They were backed by 3,300 lawyers on Ohio's election protection team, part of more than 17,000 Kerry-Edwards lawyers nationwide. They were joined by 8,000 lawyers with the nonpartisan Election Protection Coalition of the NAACP, the Lawyers Committee for Civil Rights, People for the American Way, and other organizations and thousands more lay volunteers and observers.

The Election Protection Coalition describes its effort alone as "the largest ever voting rights mobilization" in history. As a lawyer who early on advocated a massive effort to protect the vote, I am proud that so many answered the call.


Maybe you should call the Patrick campaign and ask them what happened.

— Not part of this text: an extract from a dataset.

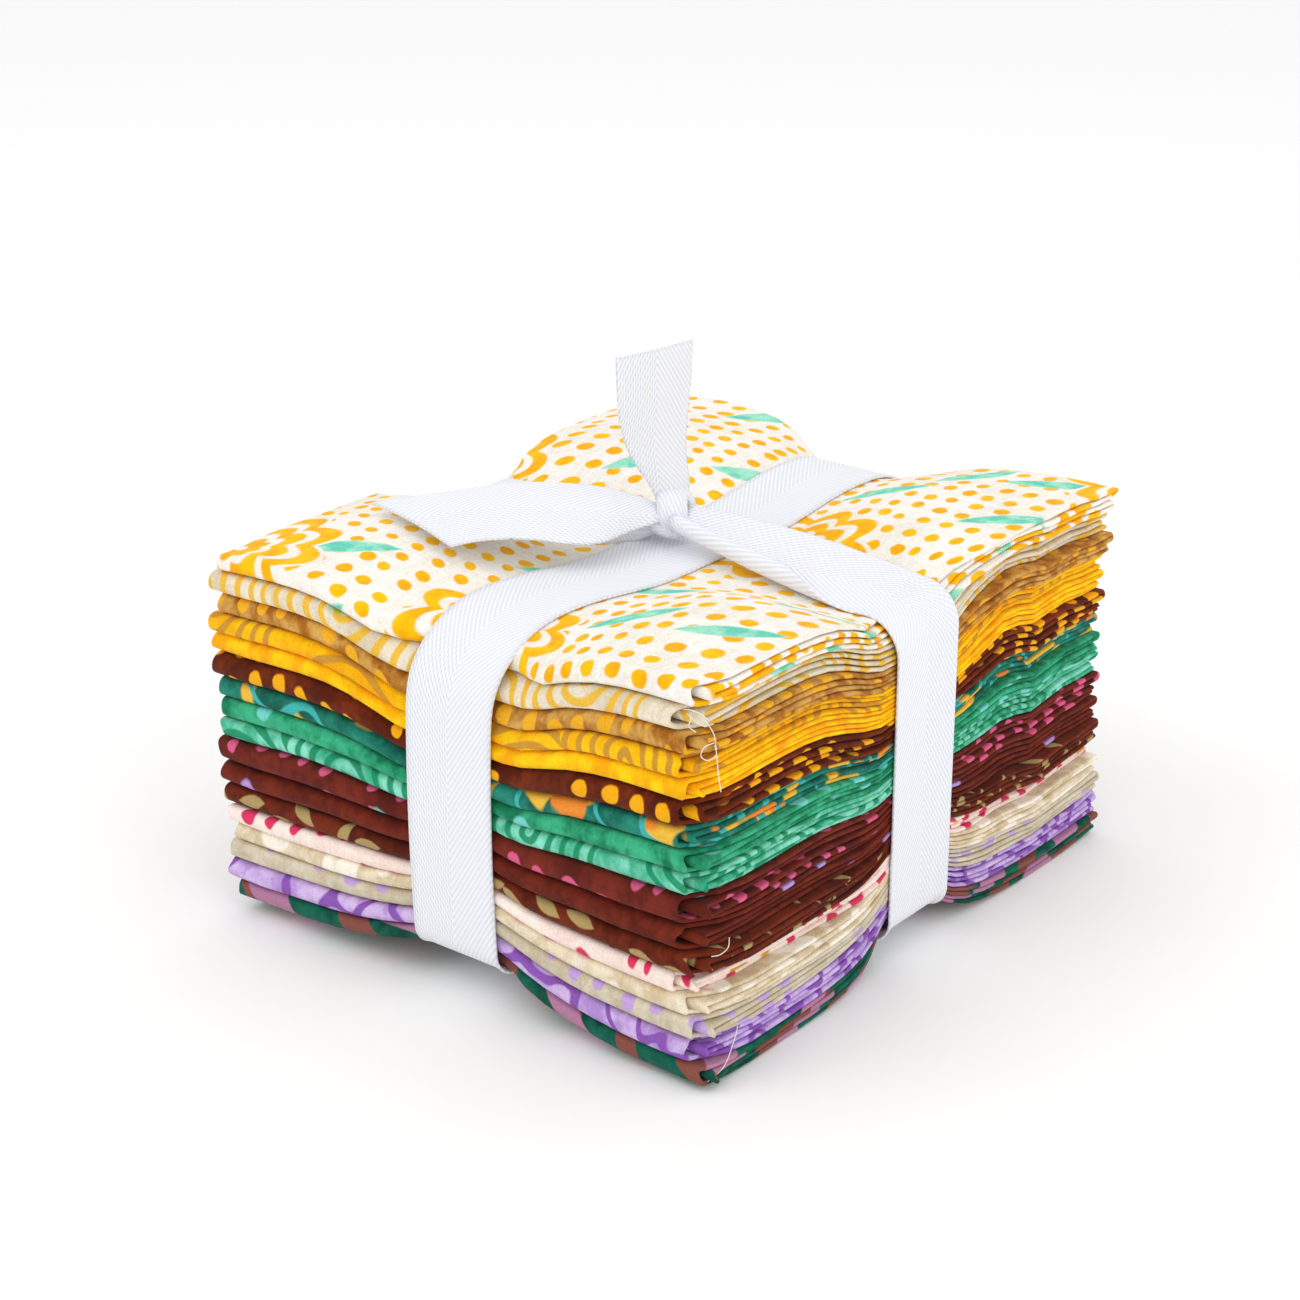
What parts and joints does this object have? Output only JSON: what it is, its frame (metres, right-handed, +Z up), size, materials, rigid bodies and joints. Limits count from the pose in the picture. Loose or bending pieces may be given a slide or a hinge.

Deval was in the room. (I trust him. I was a Patrick delegate at the convention. He's a good man.)





Printer Friendly | Permalink |  | Top
 
whalerider55 Donating Member (1000+ posts) Send PM | Profile | Ignore Mon Jul-24-06 09:14 AM
Response to Reply #76
78. good points
patrick is my horse as well; bonifaz has my heart but i'm not a registered dem- although it was two delegates from the Newburyport contingent (one a failed mayoral candidate, the other a dem apparatchnick who opposed me in my most recent election locally) who were elected as patrick delegates and switched on the floor for gabrieli- "Well, he wasn't in the race when we were elected for patrick, so we know the voters would have wanted us to exercise our judgement".

right.

as for homie v. transplant dynamic, i've found it particularly pernicious in NE, as opposed to other parts of the country i've spent time. even some areas in the south. stoic and independent NE.

as for a false sense of unity and how that lands, i agree with you 100%. in trying to preserve open space (something we are desperate to do here in Nbpt) we have been able to build a strong coalition of transplants and natives, which is really changing the political dynamics. it's kind of like environmentalists working with hunters to preserve tracts of lands; working with genuine common interests seems very promising.

poltically, it has actually been pretty easy for me personally. as you know, few small cities vote along party lines; i'm green. it has to do, i think, with your willingness to identify important process values (transparency is a big one, and very threatening to established powers), being willing to stand up for them, and being open to real community dialogue in decision-making. i poll equally well in the progressive sections of the city and the most conservative sections, populated by people who have lived all their lives here, it doesn't have much to do with me I think (thankj G-d), more that i see my role as clearing obstacles to genuine community participation in governing. I've never spent a penny in either election; last go-round the only publicity beyond challenging my opponent to a Lincoln-Douglas style debate on the issues (she refused) was to pen a piece in a local journal entitled "5 reasons not to vote for me for School Committee."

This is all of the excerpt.